Because the deal happened without meaningful progress on the Palestinian issue, it will have transformatively negative effects on the Palestinian ability to influence other Arab states. That’s relevant to the arguments in my book insofar as the Palestinians have at various times tried to exercise different forms of self-government, and they haven’t been so successful. We can surmise that the Palestinian popular will would oppose any agreement with Israel, but we also know that under the Palestinian Authority and Hamas, the Palestinians haven’t had the benefit of real elections where they can say what they want.
Does Israel have more to fear from greater political agency in Arab nations?
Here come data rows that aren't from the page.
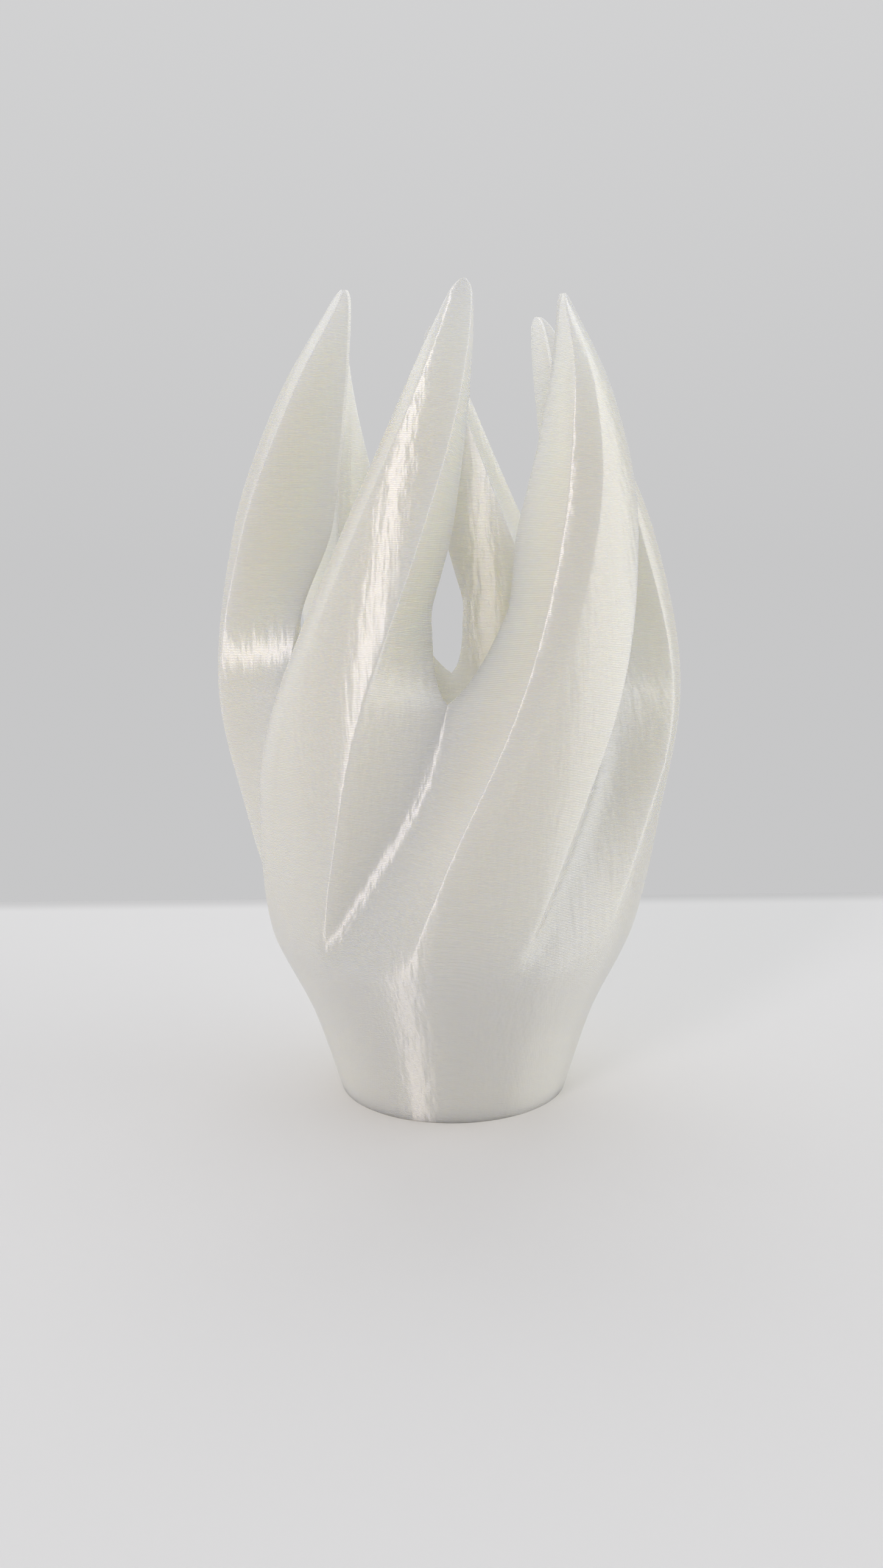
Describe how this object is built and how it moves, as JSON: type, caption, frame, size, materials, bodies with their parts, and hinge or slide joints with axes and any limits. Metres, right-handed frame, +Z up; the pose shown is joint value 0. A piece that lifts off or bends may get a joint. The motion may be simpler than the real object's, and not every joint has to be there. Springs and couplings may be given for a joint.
{
  "type": "twisted petal candle holder",
  "caption": "Hollow flower-bud holder on a round foot: twisted petals part above the middle and curl in to free pointed tips.",
  "frame": {"origin": "centre of the foot, on its resting face", "axes": "+Z up along the twist axis, from the foot to the petal tips; -Y is the front"},
  "size_m": [0.0604, 0.0576, 0.1026],
  "materials": {
    "silk_filament": "pearl silk PLA with fine level layer lines"
  },
  "bodies": {
    "root": {"petal_1": "silk_filament", "petal_2": "silk_filament", "petal_3": "silk_filament", "petal_4": "silk_filament", "petal_5": "silk_filament", "petal_6": "silk_filament", "floor_disc": "silk_filament"}
  },
  "joints": []
}
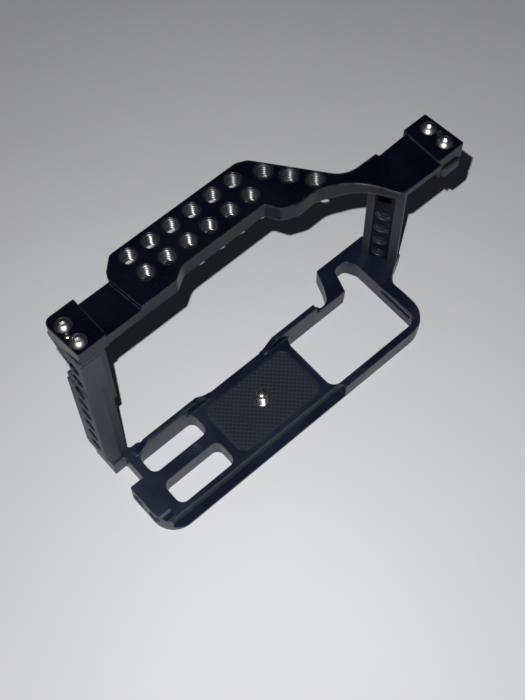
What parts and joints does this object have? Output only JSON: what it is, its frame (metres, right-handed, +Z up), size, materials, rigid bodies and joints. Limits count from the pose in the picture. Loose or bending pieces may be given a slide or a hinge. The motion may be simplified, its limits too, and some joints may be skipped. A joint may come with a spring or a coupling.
{
  "type": "camera cage",
  "caption": "Black machined camera cage: open frame of base plate, two uprights and a wavy top plate with threaded holes; captive camera screw in a rubber pad.",
  "frame": {"origin": "on the axis of the camera screw, in the plane of the pad that the camera rests on", "axes": "+X toward the battery side, +Y toward the lens side, +Z up, along the camera screw"},
  "size_m": [0.1675, 0.0647, 0.1137],
  "materials": {
    "base_metal": "black anodised, satin",
    "upright_metal": "black anodised, satin",
    "top_metal": "black anodised, satin",
    "pad_rubber": "matte with a fine crosshatch",
    "adhesive": "thin pale film",
    "camera_screw_steel": "turned stainless",
    "washer_steel": "plain stainless",
    "ring_steel": "spring steel",
    "dark_steel": "black oxide",
    "screw_steel": "polished stainless",
    "pin_steel": "ground steel"
  },
  "bodies": {
    "cage": {"base_plate": "base_metal", "base_pad": "pad_rubber", "pad_adhesive": "adhesive", "slot_bar_screw": "dark_steel", "left_upright": "upright_metal", "left_foot_screws": "screw_steel", "left_foot_pins": "pin_steel", "right_upright": "upright_metal", "right_foot_screws": "screw_steel", "right_foot_pins": "pin_steel", "top_plate": "top_metal", "top_left_screws": "screw_steel", "top_right_screws": "screw_steel", "top_left_pin": "pin_steel", "top_right_pin": "pin_steel"},
    "screw_carrier": {"screw_washer": "washer_steel"},
    "captive_screw": {"camera_screw": "camera_screw_steel", "screw_ring": "ring_steel"}
  },
  "joints": [
    {"name": "screw_lift", "type": "slide", "parent": "cage", "child": "screw_carrier", "axis": [0, 0, 1], "range_m": [0, 0.0009]},
    {"name": "screw_spin", "type": "hinge", "parent": "screw_carrier", "child": "captive_screw", "pos_m": [0, 0, 0], "axis": [0, 0, 1], "continuous": true}
  ]
}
Politics are complicated. You can’t assume that a democratically elected government will be anti-Israel. When the Morsi government came to power, people worried that an openly Muslim Brotherhood government would repudiate the Camp David accords. But it didn’t happen, even when Morsi might have gotten some public political benefit from it. The takeaway is that once you’re elected and running a government, your pragmatic national interest comes into play. So it’s a mistake to assume that democratically elected Arab governments would be unwilling to make peace with Israel. But of course, most people in most Arab countries feel personally sympathetic to the Palestinians’ situation, so democratic leaders in the Arab world would be under political pressure to do something for the Palestinian cause.
Is U.S. influence in the Middle East on the wane?
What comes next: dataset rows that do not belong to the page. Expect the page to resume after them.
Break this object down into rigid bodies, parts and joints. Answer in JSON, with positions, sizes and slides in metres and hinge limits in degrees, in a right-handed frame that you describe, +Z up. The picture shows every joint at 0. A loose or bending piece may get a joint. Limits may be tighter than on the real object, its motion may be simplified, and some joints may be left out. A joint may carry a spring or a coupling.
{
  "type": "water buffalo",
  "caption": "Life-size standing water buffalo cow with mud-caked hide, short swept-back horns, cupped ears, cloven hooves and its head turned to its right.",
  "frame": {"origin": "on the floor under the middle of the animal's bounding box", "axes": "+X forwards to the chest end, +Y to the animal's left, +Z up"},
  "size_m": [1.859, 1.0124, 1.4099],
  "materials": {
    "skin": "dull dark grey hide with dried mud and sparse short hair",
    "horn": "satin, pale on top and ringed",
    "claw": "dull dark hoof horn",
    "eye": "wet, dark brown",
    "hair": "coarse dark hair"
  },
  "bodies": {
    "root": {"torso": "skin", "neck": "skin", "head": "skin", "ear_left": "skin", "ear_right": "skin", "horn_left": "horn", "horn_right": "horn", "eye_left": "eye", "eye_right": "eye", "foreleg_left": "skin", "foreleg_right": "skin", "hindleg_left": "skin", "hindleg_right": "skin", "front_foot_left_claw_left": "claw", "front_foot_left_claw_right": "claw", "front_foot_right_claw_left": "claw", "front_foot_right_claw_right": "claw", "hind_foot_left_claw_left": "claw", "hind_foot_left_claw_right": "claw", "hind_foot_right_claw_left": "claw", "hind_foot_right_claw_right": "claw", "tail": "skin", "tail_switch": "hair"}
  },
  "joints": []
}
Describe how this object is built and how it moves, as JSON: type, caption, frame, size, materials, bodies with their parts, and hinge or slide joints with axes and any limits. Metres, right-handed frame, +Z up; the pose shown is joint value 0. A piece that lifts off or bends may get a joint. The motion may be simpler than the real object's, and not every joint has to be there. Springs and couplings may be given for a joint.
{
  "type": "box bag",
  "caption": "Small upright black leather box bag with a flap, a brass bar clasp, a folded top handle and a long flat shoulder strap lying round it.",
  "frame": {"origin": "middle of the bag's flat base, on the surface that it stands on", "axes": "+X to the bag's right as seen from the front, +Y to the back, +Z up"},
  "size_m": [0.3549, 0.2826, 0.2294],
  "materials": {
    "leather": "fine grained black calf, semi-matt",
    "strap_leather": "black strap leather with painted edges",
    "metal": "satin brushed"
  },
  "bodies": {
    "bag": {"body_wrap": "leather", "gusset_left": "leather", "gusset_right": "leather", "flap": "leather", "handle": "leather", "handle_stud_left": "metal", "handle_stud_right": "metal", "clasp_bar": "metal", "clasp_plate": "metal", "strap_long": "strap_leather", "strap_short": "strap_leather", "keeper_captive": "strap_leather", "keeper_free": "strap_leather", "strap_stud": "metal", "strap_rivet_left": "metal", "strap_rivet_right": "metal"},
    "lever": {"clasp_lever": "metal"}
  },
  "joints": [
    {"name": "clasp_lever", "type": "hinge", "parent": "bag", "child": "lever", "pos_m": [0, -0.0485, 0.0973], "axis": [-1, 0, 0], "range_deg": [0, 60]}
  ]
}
The United States remains the most significant global superpower, so you can’t ever say our influence in the region is gone, notwithstanding the rise of China. But other powers have gained influence. Russia was nowhere in the Middle East after 1989, but since the Syrian war and their successful intervention, they’ve vastly transformed their footprint. Iran gained tremendously in regional power as a consequence of our Iraq invasion. On the other hand, the Gulf countries remain our allies, and the UAE deal strengthens U.S. influence by creating an alliance between two U.S. allies who are both sold vast amounts of U.S. military technology.